There were zombie guts...zombie guts everywhere...

So basically a crappy week full of coughs and sleepless nights turned out to be amazing with a heart to heart with my BFF Jerica and watching the Walking Dead.. AH if you haven't watched it then you need to stop whatever you are doing right now and watch it. I mean finish reading my blog and then go watch it. If you don't watch the show, then get your life together and take 3 days of school, work or whatever pointless thing you are doing with your life and watch it. I am sorry I just have strong unbreakable feelings for The Walking Dead. 

Jerica also is the bestest friend in the world. She sent me on a scavenger hunt and it led me to a Kit Kat and if you know me then you know that's the way to my heart. There may or may not be a swear in here... if you are my mother reading this, shield your perfect eyes. Daphne is our blue cat lamp... Jealous? I thought so. 

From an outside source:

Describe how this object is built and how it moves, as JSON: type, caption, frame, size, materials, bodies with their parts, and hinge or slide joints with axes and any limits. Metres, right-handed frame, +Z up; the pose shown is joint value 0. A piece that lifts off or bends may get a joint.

Sometimes we match and we show up at school and realize that we are on the same brain wavelength... we are besties and we look good in stripes. 


So...even though my life ended up looking like this for a while I can truly say that I am blessed with great friends and I am happy. :) 

Wednesday, October 16, 2013

Life starts all over again when it gets crisp in the fall..




This past weekend was extremely eventful. Let's see. My roommate got engaged after careful planning and sneaky tricks on my part, I went down to Utah to my favorite place in this whole world to see my family, I had a lot of laughs and to top it all off I apparently found out I am having 5 children, and I found out who with... Let's just say it was a pretty big weekend for me. 

First, my beautiful roommate got engaged to the man of her dreams. They are honestly so perfect for each other and one of my favorite couples on this planet. I mean they are up there with my parents but not quite as close to William and Kate, but who is really? Zach spent so much time and effort planning and executing his proposal. He started talking to all us roommates a while ago and he made it so special. He printed out pictures of the two of them and love quotes from her favorite movies or ones that he knew she liked. He made a sign with a quote from one of her favorite songs, "I'll earn your trust making memories of us" He put them on the wall in our hallway like a little gallery and I sneakily got her out of the house to a movie. And if you know anything about Kristina then you know it is nearly impossible to get her out of the house for more than an hour. I accepted the challenge and got that mission accomplished. She came home and she walked down the hall to the song from the wedding singer, "Grow old with you" and he proposed and there were tears, tears everywhere, from everyone. It was magical. 


Later that night we were all talking about this trick you can do to predict how many kids you are going to have and in what order and what they are going to be. It is a trick with a pencil, string and a needle. If you want to know more about it, go to YouTube, it's insane. So we were telling all the guys about this. Zach, Kristina's now fiance said he didn't believe us so we showed him. It was exactly what it was before and then we tried it on Zach and it was the exact same as Kristinas'. We tried it again on everyone else. We lastly tried it out on Zeb, Zach's brother... It was the EXACT SAME AS MINE!! In result I kind of had a mental breakdown and ended up like this...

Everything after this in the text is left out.